Nur so ist allen, den Israelis und Palästinensern,

mehr noch, allen Menschen, die in dieser

vom Wahn okkupierten Region

dicht bei dicht verfeindet leben

und letztlich auch uns zu helfen.


Günter Grass : Israël et sa puissance atomique menacent la paix mondiale

http://www.aloufok.net/spip.php?article7130

mercredi 4 avril 2012, par Aloufok

Le prix Nobel de littérature allemand Günter Grass a publié mercredi un poème dans lequel il défend l’Iran et estime qu’Israël, avec ses armes atomiques, "menace la paix mondiale déjà si fragile".

Intitulé "Ce qui doit être dit", le poème en prose paru dans le journal allemand Süddeutsche Zeitung dénonce d’éventuelles frappes préventives israéliennes contre des installations nucléaires iraniennes comme un projet qui pourrait mener à "l’éradication du peuple iranien parce que l’on soupçonne ses dirigeants de construire une bombe atomique".

Dans le même temps, il y a "cet autre pays, qui dispose depuis des années d’un arsenal nucléaire croissant — même s’il est maintenu secret —, et sans contrôle, puisque aucune vérification n’est permise", poursuit le Nobel de littérature 1999, en visant Israël sans le nommer au début de son texte.

Grass dénonce "le silence généralisé sur ce fait établi" — qu’il qualifie de "mensonge pesant" —, parce que "le verdict d’antisémitisme tombera automatiquement" sur qui le rompra.

"Pourquoi ne dis-je que maintenant (…) que la puissance atomique d’Israël menace la paix mondiale déjà fragile ? Parce qu’il faut dire ce qui pourrait être trop tard demain", explique l’auteur.

"Je ne me tairai plus, parce que j’en ai assez de l’hypocrisie de l’Occident" vis-à-vis d’Israël qui est le vrai "responsable de cette menace", selon Grass.

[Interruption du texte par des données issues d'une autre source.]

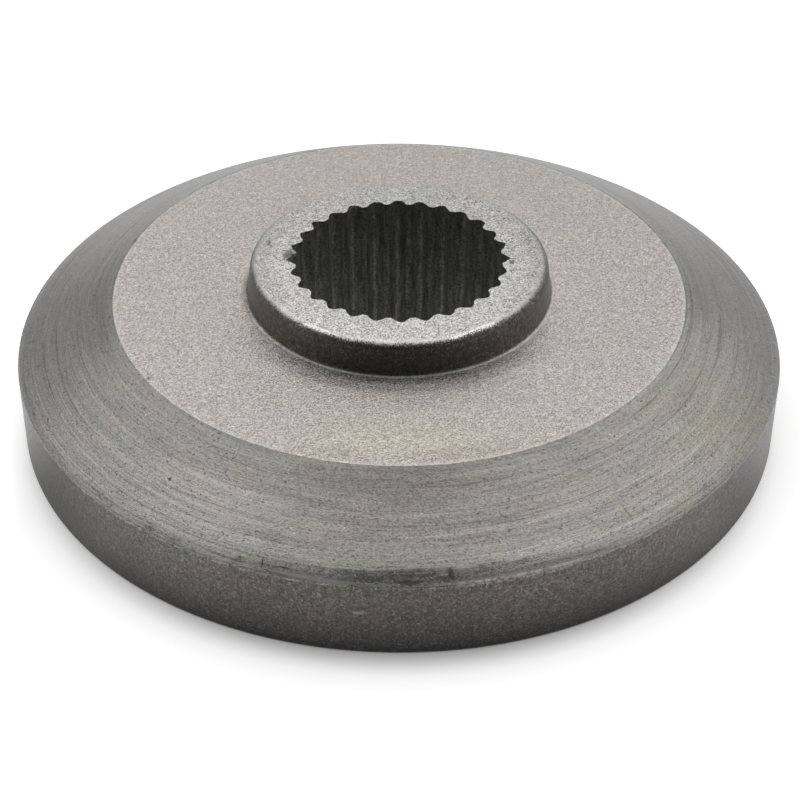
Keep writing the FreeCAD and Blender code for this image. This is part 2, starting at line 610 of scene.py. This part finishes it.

Il demande également "un contrôle sans obstacle et permanent de l’arsenal atomique israélien et du programme nucléaire iranien par une instance internationale reconnue par les deux gouvernements". Le porte-parole du gouvernement allemand Steffen Seibert a refusé de commenter le texte, au nom de la "liberté de création".